Mistake #12: Misreading Silence and Pace

Silence is often strategic. Buyers may slow down, pause, or go quiet to test resolve.

Rookie sellers interpret this as disinterest. Strong sellers reset expectations early:

  • Clear timelines,
  • Defined next steps, and
  • Mutual accountability.

Pacing only works as a tactic if you allow it to. If a buyer doesn’t like this it shows that they are either researching, were never going to buy, looking for bargains or that they don’t have experience of prepared sellers.

Mistake #13: Expecting a Clean, Linear Process

It won’t be. There will be delays, reversals, and moments of doubt. That’s normal. The process is drawn as a straight line, but it often resembles a roller coaster with twists, turns, highs, lows, and sometimes a surprise.

The sellers who struggle most are the ones who expect smoothness. The ones who do best expect turbulence and plan for it emotionally and strategically.

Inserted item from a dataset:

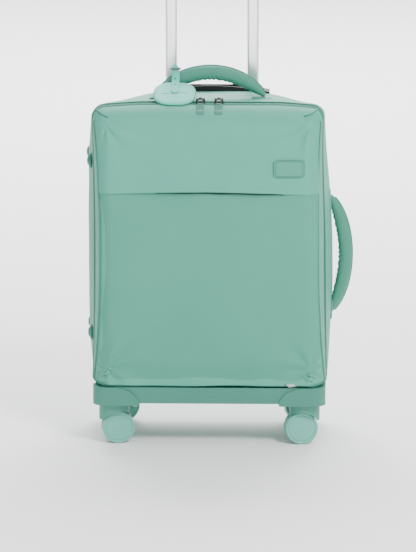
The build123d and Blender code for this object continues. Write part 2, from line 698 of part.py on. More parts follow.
# ---------------------------------------------------------------- padded handles, feet, tag
def padded_arch(span, rise):
    """A padded handle drawn over X with its ends on Z 0: a swept round that thins to both ends."""
    path = ThreePointArc((-span / 2, 0, 0), (0, 0, rise), (span / 2, 0, 0))
    quarter = HANDLE_END_RADIUS + (HANDLE_RADIUS - HANDLE_END_RADIUS) * 0.72
    radii = (HANDLE_END_RADIUS, quarter, HANDLE_RADIUS, quarter, HANDLE_END_RADIUS)
    sections = []
    for step, radius in enumerate(radii):
        share = step / 4
        sections.append(Plane(origin=path @ share, z_dir=path % share, x_dir=(0, 1, 0)) * Circle(radius))
    return sweep(sections, path=path, multisection=True)


def end_slope(span, rise):
    """Angle at which a padded handle leaves its anchors."""
    return 2 * math.atan(2 * rise / span)


def end_lift(span, rise):
    """Height of a padded handle's end centres over the fabric, so that it sits just clear of its patches."""
    return ANCHOR_THICKNESS + HANDLE_END_RADIUS * math.cos(end_slope(span, rise)) + FACE_GAP


def top_handle():
    """The carry handle on the top, its ends just above the fabric."""
    lift = SHELL_TOP + end_lift(TOP_HANDLE_SPAN, TOP_HANDLE_RISE)
    return Pos(0, TOP_HANDLE_Y, lift) * padded_arch(TOP_HANDLE_SPAN, TOP_HANDLE_RISE)


def side_handle():
    """The carry handle on the right side, standing upright."""
    lift = HALF_WIDTH + end_lift(SIDE_HANDLE_SPAN, SIDE_HANDLE_RISE)
    arch = padded_arch(SIDE_HANDLE_SPAN, SIDE_HANDLE_RISE)
    return Pos(lift, SIDE_HANDLE_Y, SIDE_HANDLE_Z) * Rot(0, 90, 0) * arch


def anchors(span, rise):
    """The webbing patch under each end of a handle, with an upstand past the end. Z 0 is the fabric."""
    patches = []
    near = span / 2 + HANDLE_END_RADIUS * math.sin(end_slope(span, rise)) + FACE_GAP
    start = span / 2 - 8
    for end in (-1, 1):
        low, high = sorted((end * start, end * (start + ANCHOR_LENGTH)))
        patch = block(low, high, -ANCHOR_WIDTH / 2, ANCHOR_WIDTH / 2, 0, ANCHOR_THICKNESS)
        low, high = sorted((end * near, end * (near + 3)))
        patches.append(patch + block(low, high, -6, 6, ANCHOR_THICKNESS, end_lift(span, rise)))
    return Compound(children=patches)


def top_handle_anchors():
    return Pos(0, TOP_HANDLE_Y, SHELL_TOP) * anchors(TOP_HANDLE_SPAN, TOP_HANDLE_RISE)


def side_handle_anchors():
    place = Pos(HALF_WIDTH, SIDE_HANDLE_Y, SIDE_HANDLE_Z) * Rot(0, 90, 0)
    return place * anchors(SIDE_HANDLE_SPAN, SIDE_HANDLE_RISE)


def side_feet():
    """Four domed studs with flat tips on the left side, for setting the case down on it."""
    feet = []
    ball = (FOOT_RADIUS**2 + FOOT_HEIGHT**2) / (2 * FOOT_HEIGHT)
    for z in FOOT_HEIGHTS:
        for y in FOOT_DEPTHS:
            dome = Pos(-HALF_WIDTH + ball - FOOT_HEIGHT, y, z) * Sphere(ball)
            tip = -HALF_WIDTH - FOOT_HEIGHT + FOOT_FLAT
            feet.append(dome & block(tip, -HALF_WIDTH, y - 30, y + 30, z - 30, z + 30))
    return Compound(children=feet)


def tag_pivot():
    """The handle's own centre where the strap goes round it."""
    lift = SHELL_TOP + end_lift(TOP_HANDLE_SPAN, TOP_HANDLE_RISE)
    radius = (TOP_HANDLE_SPAN**2 / 4 + TOP_HANDLE_RISE**2) / (2 * TOP_HANDLE_RISE)
    return TOP_HANDLE_Y, lift + TOP_HANDLE_RISE - radius + math.sqrt(radius**2 - TAG_X**2)


def lid_height(y):
    """Height of the lid's top surface at a depth, on the flat or down its rounding."""
    start = LID_FRONT + LID_TOP_ROUND
    reach = max(start - y, 0)
    return SHELL_TOP - LID_TOP_ROUND + math.sqrt(LID_TOP_ROUND**2 - reach**2)


def tag_point(along, up):
    """A point of the tag's own plane: along its length from the tip, and up from its underside."""
    slope = math.radians(TAG_SLOPE)
    tip_y = TOP_HANDLE_Y - TAG_REACH
    tip_z = lid_height(tip_y) + FACE_GAP
    y = tip_y + along * math.cos(slope) - up * math.sin(slope)
    return y, tip_z + along * math.sin(slope) + up * math.cos(slope)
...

The Pattern Behind Almost Every Rookie Mistake

At the core, this isn’t about intelligence or effort.

It’s about preparation. Not just financial preparation but psychological and strategic preparation. The best exits aren’t won in the negotiation room. They’re earned years earlier through structure, clarity, and optionality.

And the biggest regret I hear from owners?

Not that they sold. But, that they didn’t prepare sooner, and the terms of the sale, the value left, confidence, and peace of mind that was all left on the table.